Take as an example the upcoming meeting due to be held on the 20th March. As of the time of writing, market expectations (derived from futures prices and calculated by the CME’s Fed Watch tool) point to a 96% chance of rates being held at their current level of 5.25%-5.5%. In other words, investors are reasonably certain that the Federal Reserve will not be changing its policy rate next month. Given recent higher than expected consumer price inflation numbers, that seems likely to be correct.

But rewind back just two months to late December last year and the expectations looked rather different. On the 22nd of December 2023, just before traders headed off for their Christmas break, the pricing implied that the odds of Fed Funds being 5.25%-5.5% after the March 2024 meeting were just under 12% whilst the odds of a cut to 5-5.25% were more than 75%. Indeed, a rate of 4.75%-5% was seen as more likely than a rate of 5.25%-5.5%. Go back further and the miss becomes larger.

There is always a temptation to take the market-derived implied path of Fed policy as a good indicator of the future, or at least to weight it more highly than the views of economists pronouncing on what they think will happen. Afterall, the traders pricing futures have put their, or at least their clients, money where their mouths are.
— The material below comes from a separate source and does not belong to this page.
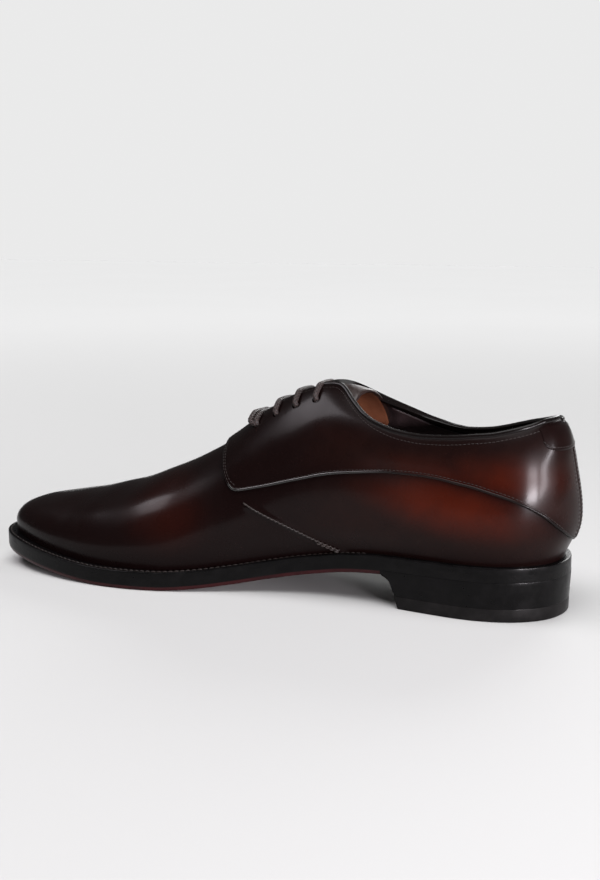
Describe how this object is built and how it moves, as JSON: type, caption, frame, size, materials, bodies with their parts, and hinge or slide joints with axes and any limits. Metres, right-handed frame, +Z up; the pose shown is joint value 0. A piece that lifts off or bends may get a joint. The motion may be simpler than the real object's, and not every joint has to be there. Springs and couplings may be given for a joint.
{
  "type": "derby shoe",
  "caption": "Right-foot leather derby shoe with open lacing, plain toe, piped quarter seam, welted leather sole and low stacked heel, standing empty.",
  "frame": {"origin": "on the floor, under the middle of the shoe's overall box", "axes": "+Z up; the toe points along -X and the heel along +X; the inner side of the foot faces -Y and the outer side +Y"},
  "size_m": [0.3076, 0.1008, 0.1057],
  "materials": {
    "polished_calf": "gloss",
    "tongue_calf": "satin",
    "sock_leather": "matte",
    "black_edge": "satin",
    "sole_leather": "satin",
    "heel_rubber": "matte",
    "waxed_cord": "matte"
  },
  "bodies": {
    "root": {"upper": "polished_calf", "tongue": "tongue_calf", "insole": "sock_leather", "welt": "black_edge", "outsole": "sole_leather", "heel_stack": "black_edge", "heel_top_piece": "heel_rubber", "lace_bar_1": "waxed_cord", "lace_bar_2": "waxed_cord", "lace_bar_3": "waxed_cord", "lace_bar_4": "waxed_cord"}
  },
  "joints": []
}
There are plenty of reasons why the future-implied path tends to be wrong. Some if it relates to the market often hearing what it wants to hear rather than what was actually said. When the Fed signaled that it was done with hiking last Fall the market took that to mean that cuts would be following relatively quickly. More generally, close market watchers are keen to point out that the futures pricing is better seen as a snapshot of current sentiment than as something with predictive power for the future.

In general, when rates are low the market prices in hikes and when they are high, it prices in cuts. The belief in mean reversion tends to skew the numbers.

Still, futures traders can at least take solace from the fact that the policymakers actually setting the rates are not much better at predicting what path they will take. For more than a decade the Fed has been publishing the so-called dot plot where FOMC members give their estimates of where rates will be at the end of the current year, in two years’ time and in the longer run. Sadly, there is not much predictive power in these numbers either.  As an example, at the end of 2021 the FOMC’s dot plot for the end of 2023 had Fed Funds as likely to be around 1.75%. The hiking cycle that actually followed went well beyond that.

Of course, the dot plot is a prediction not a promise. The Fed, as FOMC members are often keen to emphasize, makes its calls on the basis of the actual incoming data. Higher than expected inflation in 2022 and 2023 led to more hikes than the FOMC had envisaged as being necessary in late 2021.

Another reason to never take the FOMC’s dots at completely face value is that they, in and of themselves, can be thought of as a tool of policy. Expectations of future policy affect financial conditions in the here and now. An expectation that rates will rise in the future, for example, will affect the pricing of long-term loans made today.  Sir Mervyn King, when he was Governor of the Bank of England, once referred to this as the Maradona theory of interest rates. As King explained, Maradona – one of the all-time great football (or soccer, if I must) players  – scored for Argentina against England in a 1986 World Cup match with an astonishing goal:

“Maradona ran 60 yards from inside his own half beating five players before placing the ball in the English goal. The truly remarkable thing, however, is that, Maradona ran virtually in a straight line. How can you beat five players by running in a straight line? The answer is that the English defenders reacted to what they expected Maradona to do. Because they expected Maradona to move either left or right, he was able to go straight on”.

Monetary policy, as King noted, can work in a similar way. Markets react to what they expect a central bank to do as much as what it actually does.  Although central banks need to be careful when they consciously try to manage expectations, Maradona after all was a player of legendary talent and most players trying to run 60 yards through five defenders in a straight line would simply get tackled.

If the market implied path of rates is not a helpful guide to the future and the central bank’s own projections are not much better, where can one turn to? One helpful source in recent years has been the surveys of economists carried out jointly by the FT-Booth US Macroeconomists Survey. This at least has the advantage that its members have no vested interests, other than their own credibility, at stake when they make their forecasts. And over the last two years it has generally had more predictive power than either the futures pricing or the dot plot. At the last survey, in December, the panel expected no cuts before July 2024 whilst the market expected two cuts by the middle of the year.

As financial marketers are obliged to point out; past performance is no guarantee of future success. But there are reasons to give more weight to the views of outside experts than either traders or policymakers when it comes to the path of interest rates. That is a subject to which this column will soon be returning.